Job> Repeat the line that contains "base_plate()", the line that contains "in imported if", and all lines between them, exactly and with no other lines.

#### Information shown ####

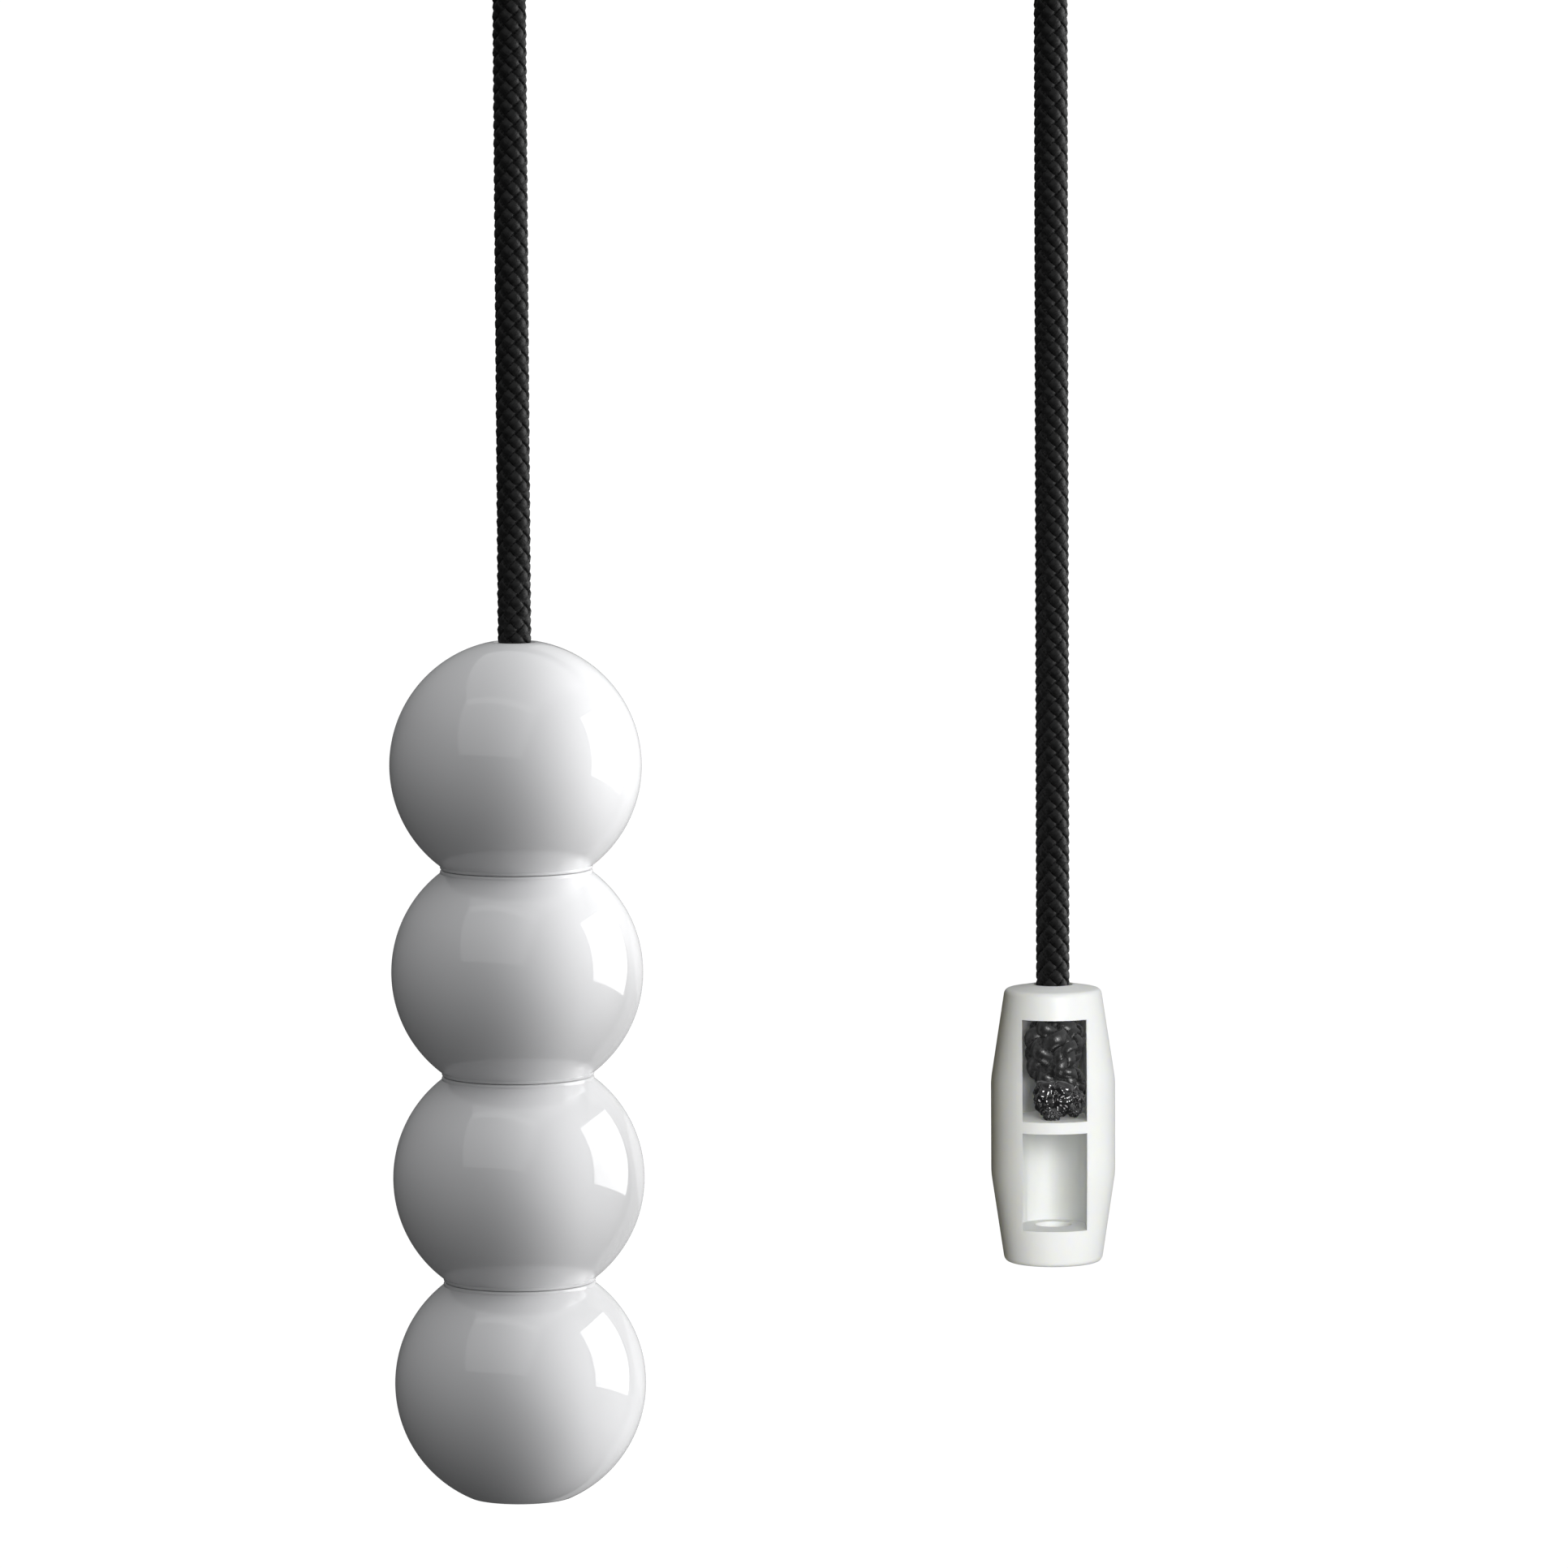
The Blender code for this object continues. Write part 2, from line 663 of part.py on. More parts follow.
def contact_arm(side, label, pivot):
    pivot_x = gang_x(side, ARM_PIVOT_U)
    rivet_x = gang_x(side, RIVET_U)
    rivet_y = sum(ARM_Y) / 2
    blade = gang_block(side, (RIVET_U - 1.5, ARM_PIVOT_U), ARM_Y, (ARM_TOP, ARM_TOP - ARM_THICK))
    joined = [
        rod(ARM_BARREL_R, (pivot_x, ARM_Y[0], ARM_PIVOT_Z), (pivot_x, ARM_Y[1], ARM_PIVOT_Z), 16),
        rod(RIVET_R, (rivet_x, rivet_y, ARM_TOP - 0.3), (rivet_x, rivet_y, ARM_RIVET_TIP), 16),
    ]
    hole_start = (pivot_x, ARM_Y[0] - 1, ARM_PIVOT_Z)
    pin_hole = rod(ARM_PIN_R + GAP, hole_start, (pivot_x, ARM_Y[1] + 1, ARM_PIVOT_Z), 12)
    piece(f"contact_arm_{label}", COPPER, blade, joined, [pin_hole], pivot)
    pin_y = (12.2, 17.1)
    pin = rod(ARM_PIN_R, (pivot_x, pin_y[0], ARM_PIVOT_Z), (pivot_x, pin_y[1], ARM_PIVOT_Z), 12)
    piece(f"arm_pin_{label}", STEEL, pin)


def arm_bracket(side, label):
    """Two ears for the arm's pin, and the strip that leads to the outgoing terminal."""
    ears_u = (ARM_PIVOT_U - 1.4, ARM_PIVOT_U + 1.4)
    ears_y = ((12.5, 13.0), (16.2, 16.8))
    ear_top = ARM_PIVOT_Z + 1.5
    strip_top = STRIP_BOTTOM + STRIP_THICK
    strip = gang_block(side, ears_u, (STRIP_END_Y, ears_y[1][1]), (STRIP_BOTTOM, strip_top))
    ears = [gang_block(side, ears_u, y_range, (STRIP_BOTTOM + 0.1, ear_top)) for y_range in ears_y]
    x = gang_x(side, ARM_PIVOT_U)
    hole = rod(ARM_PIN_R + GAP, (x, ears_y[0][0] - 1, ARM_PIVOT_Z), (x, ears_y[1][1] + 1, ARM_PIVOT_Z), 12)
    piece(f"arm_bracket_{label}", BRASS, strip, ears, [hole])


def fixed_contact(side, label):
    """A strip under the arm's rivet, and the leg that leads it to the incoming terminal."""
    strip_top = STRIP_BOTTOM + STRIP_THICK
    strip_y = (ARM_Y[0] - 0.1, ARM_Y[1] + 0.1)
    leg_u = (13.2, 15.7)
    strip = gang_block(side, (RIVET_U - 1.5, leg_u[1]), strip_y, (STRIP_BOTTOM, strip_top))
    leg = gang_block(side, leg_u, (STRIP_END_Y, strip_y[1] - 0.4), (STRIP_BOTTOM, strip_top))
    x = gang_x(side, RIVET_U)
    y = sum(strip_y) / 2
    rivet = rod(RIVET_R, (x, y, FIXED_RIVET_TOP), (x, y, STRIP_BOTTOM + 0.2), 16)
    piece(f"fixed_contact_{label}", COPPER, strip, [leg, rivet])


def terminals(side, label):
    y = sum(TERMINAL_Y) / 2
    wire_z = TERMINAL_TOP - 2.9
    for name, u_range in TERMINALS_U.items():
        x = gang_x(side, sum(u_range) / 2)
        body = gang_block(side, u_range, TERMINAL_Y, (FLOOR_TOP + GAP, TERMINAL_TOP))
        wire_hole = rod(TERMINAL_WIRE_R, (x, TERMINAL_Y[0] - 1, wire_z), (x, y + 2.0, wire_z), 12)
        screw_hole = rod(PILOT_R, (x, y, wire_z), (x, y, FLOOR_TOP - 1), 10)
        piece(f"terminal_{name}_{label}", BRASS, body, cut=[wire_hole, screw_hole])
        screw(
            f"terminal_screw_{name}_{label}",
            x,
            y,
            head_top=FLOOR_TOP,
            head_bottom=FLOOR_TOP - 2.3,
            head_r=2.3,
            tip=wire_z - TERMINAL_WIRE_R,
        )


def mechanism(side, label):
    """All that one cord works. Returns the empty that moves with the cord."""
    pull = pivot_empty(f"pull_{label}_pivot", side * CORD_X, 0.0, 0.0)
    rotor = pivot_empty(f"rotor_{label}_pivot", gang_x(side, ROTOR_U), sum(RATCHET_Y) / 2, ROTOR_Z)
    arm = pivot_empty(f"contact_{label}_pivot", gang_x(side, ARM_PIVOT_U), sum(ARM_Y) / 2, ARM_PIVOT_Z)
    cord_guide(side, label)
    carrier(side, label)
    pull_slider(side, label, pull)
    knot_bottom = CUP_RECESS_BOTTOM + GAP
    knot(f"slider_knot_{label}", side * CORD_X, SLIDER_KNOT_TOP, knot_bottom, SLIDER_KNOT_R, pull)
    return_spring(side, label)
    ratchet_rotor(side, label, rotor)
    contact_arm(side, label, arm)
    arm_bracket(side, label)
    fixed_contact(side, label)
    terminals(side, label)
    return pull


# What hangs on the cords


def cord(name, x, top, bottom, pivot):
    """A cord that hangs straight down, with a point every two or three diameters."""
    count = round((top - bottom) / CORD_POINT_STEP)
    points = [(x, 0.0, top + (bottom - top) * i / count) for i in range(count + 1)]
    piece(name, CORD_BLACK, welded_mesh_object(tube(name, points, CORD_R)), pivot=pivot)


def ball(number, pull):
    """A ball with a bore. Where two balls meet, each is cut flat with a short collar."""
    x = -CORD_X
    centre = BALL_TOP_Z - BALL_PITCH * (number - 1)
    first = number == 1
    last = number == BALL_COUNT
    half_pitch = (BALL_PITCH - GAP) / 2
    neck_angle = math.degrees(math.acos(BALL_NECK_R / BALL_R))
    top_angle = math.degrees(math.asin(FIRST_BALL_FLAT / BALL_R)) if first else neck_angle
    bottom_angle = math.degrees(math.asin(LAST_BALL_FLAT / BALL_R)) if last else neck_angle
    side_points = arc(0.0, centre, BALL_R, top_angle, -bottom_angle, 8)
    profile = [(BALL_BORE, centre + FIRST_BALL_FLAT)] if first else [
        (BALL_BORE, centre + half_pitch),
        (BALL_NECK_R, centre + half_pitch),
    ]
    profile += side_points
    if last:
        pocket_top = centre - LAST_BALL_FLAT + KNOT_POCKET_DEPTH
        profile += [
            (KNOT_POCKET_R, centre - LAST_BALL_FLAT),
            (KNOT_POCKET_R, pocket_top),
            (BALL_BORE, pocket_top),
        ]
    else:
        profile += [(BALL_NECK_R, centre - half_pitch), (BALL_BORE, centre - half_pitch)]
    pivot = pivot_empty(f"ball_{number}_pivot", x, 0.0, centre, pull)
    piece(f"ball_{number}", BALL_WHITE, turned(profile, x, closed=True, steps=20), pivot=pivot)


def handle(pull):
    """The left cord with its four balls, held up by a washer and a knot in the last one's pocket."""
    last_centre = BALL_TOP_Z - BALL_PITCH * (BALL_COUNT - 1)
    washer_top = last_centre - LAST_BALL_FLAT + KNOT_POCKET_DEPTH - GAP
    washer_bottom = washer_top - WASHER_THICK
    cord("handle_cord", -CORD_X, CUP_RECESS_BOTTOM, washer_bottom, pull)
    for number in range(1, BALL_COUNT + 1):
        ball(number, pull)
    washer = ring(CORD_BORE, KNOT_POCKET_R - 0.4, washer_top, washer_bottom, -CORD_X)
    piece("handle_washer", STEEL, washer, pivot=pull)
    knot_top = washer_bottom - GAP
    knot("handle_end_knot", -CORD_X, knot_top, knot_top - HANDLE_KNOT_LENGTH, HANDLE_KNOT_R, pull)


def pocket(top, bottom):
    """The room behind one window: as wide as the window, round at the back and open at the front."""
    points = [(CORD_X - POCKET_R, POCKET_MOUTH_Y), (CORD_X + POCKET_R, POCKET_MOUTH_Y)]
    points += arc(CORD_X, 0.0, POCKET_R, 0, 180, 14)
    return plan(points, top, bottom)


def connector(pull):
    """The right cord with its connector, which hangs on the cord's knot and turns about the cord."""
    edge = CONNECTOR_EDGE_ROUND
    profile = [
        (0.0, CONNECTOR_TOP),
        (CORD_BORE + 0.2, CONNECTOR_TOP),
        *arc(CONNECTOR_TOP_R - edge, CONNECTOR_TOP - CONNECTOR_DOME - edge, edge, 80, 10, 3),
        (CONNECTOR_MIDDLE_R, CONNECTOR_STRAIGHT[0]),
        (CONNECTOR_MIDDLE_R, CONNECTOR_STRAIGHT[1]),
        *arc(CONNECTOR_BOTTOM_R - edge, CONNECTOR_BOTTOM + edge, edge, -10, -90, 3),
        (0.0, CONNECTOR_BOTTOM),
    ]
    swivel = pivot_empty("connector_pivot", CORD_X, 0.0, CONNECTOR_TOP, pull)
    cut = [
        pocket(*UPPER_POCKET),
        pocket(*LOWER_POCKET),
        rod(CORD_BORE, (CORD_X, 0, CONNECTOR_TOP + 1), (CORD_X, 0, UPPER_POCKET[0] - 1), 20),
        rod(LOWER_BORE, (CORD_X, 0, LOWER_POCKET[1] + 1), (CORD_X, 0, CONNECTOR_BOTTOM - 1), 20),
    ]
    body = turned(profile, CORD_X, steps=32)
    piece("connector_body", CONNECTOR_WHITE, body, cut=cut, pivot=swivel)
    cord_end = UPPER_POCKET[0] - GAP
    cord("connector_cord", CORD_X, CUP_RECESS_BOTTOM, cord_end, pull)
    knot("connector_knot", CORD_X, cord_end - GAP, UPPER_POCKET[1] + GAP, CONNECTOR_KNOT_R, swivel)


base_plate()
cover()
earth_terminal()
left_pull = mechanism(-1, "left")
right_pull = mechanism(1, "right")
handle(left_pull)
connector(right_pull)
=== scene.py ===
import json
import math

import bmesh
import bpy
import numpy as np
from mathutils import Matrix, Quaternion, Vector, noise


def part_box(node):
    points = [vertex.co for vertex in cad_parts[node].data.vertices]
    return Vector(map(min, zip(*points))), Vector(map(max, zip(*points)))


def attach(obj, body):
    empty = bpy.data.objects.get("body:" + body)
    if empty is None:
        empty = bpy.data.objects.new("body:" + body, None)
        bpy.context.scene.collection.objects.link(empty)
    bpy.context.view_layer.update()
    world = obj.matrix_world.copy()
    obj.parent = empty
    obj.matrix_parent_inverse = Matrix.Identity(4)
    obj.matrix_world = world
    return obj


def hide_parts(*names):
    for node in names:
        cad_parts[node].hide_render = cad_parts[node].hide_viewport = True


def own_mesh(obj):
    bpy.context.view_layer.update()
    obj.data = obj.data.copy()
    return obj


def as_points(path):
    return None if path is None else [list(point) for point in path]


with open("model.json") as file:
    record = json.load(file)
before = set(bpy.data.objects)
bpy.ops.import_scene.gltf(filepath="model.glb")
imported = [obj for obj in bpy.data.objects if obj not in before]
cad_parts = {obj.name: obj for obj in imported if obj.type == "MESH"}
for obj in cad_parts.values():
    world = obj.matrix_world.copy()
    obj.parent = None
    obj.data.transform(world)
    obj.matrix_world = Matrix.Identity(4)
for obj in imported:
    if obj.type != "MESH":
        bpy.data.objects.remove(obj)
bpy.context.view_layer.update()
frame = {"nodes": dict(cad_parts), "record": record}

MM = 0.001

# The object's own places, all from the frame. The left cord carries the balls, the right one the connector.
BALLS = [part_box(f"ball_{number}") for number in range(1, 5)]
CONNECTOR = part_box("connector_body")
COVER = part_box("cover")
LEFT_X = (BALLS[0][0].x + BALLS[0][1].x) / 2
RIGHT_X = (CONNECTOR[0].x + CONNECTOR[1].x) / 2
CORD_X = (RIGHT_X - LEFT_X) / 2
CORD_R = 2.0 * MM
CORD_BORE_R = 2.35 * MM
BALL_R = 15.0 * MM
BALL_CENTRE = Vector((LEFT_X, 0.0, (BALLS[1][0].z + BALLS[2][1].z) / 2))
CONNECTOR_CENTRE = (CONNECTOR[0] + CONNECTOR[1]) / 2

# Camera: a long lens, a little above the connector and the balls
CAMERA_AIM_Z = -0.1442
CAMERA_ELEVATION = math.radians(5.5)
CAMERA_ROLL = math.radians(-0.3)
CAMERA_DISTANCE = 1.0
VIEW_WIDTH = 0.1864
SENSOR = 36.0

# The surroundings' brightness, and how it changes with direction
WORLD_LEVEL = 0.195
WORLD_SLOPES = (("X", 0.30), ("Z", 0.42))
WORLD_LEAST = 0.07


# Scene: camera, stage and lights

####

Final result>
base_plate()
cover()
earth_terminal()
left_pull = mechanism(-1, "left")
right_pull = mechanism(1, "right")
handle(left_pull)
connector(right_pull)
=== scene.py ===
import json
import math

import bmesh
import bpy
import numpy as np
from mathutils import Matrix, Quaternion, Vector, noise


def part_box(node):
    points = [vertex.co for vertex in cad_parts[node].data.vertices]
    return Vector(map(min, zip(*points))), Vector(map(max, zip(*points)))


def attach(obj, body):
    empty = bpy.data.objects.get("body:" + body)
    if empty is None:
        empty = bpy.data.objects.new("body:" + body, None)
        bpy.context.scene.collection.objects.link(empty)
    bpy.context.view_layer.update()
    world = obj.matrix_world.copy()
    obj.parent = empty
    obj.matrix_parent_inverse = Matrix.Identity(4)
    obj.matrix_world = world
    return obj


def hide_parts(*names):
    for node in names:
        cad_parts[node].hide_render = cad_parts[node].hide_viewport = True


def own_mesh(obj):
    bpy.context.view_layer.update()
    obj.data = obj.data.copy()
    return obj


def as_points(path):
    return None if path is None else [list(point) for point in path]


with open("model.json") as file:
    record = json.load(file)
before = set(bpy.data.objects)
bpy.ops.import_scene.gltf(filepath="model.glb")
imported = [obj for obj in bpy.data.objects if obj not in before]
cad_parts = {obj.name: obj for obj in imported if obj.type == "MESH"}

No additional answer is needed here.